Global warming, ships and boats coming aground, careless divers and natural diseases are threatening coral reefs globally at an alarming rate and the fragile reefs off the coast of Florida are no difference. In a recent article in the Miami Herald, the topic of whether or not human involvement can help make these reefs more resilient to climate and human factors.
This week the the U.S. Coral Reef Task Force meets in Fort Lauderdale to see what, if anything can be done. The task force is a a multi-agency, multi-state group has the goal to protect some of the most important and threatened habitats in the world. The Florida reefs may seem vibrant to visitors but looking back 10 or 20 years ago and they will pale in comparison.
The team is contemplating a “reef resilience’’ program that is being looked at in the Florida Keys National Marine Sanctuary, where the focus shifts from just monitoring sick or dying corals to doing more to try and save the reefs.
“What we’re trying to do is help nature help itself,’’ said Chris Bergh, director of coastal and marine resilience for The Nature Conservancy, who coordinates a program that includes federal, state and university researchers as well as environmental and diver groups “What we can do is give coral reefs more time by trying to reduce the stresses we can control. We need to do this as quickly as possible.’’
These steps go from curtailing the human impact — creating sanctuary barriers, controlling sewage and pollution runoff into reefs, clumsy divers, errant anchors, fishing mishaps and more — to using propogation techniques to increase the populations and research more about these corals genetically. One goal is to try and make corals tougher to the environmental changes and influences.

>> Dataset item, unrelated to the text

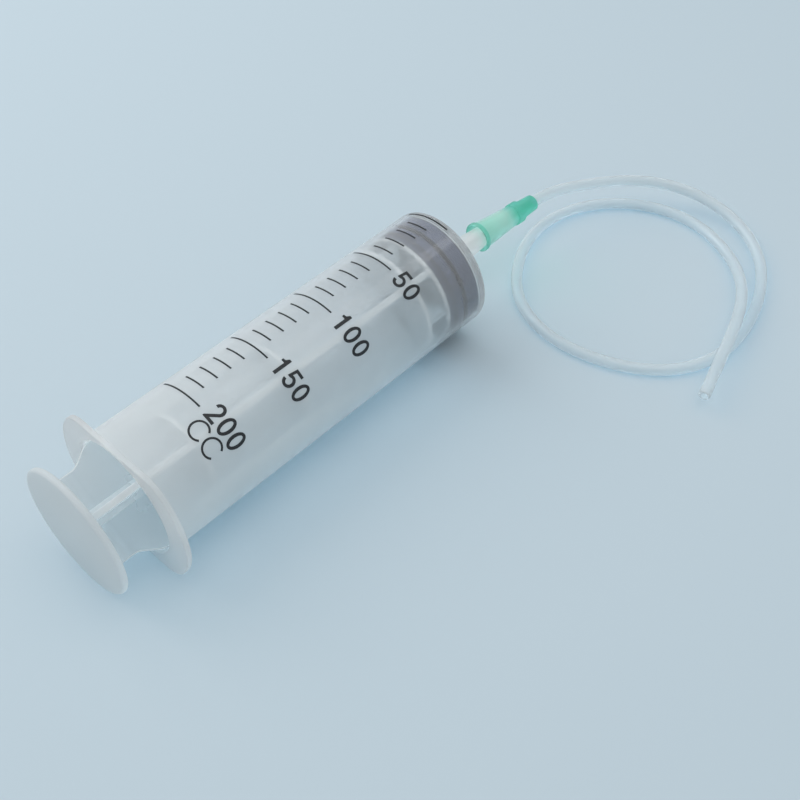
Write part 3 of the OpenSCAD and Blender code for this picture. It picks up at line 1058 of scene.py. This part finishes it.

“There are challenges to being sort of like a Johnny Appleseed, if you will,’’ Scott Donahue, the John Pennekamp Coral Reef State Park chief scientist, said. “It sort of boils down to this: If we do nothing, we will definitely fail.’’
Gene Shinn, a retired geologist with the U.S. Geological Survey who pioneered studies of coral growth rates off South Florida, said he’s been impressed by the success of coral nurseries, but remains skeptical that resilience efforts can make much of a difference.
There are simply too many pieces of the puzzles missing, said Shinn, who began diving off South Florida as a teenaged spear fisherman and has chronicled the decline with an extraordinary series of photos dating to the late 1950s. One set shows a brain coral the size of Volkswagen in 1959, withering and all but dead by 1998.
Scientists and researchers may not agree on the exact causes of the declines of corals in these reefs but they can all agree the loss of reefs are devastating to the fragile marine ecosystem. As agencies take a closer look at what can be done, science is still scrambling for more concrete answers. We are hoping the strides we have taken as aquarists and the discoveries we’ve found in our systems can somehow translate to saving coral reefs.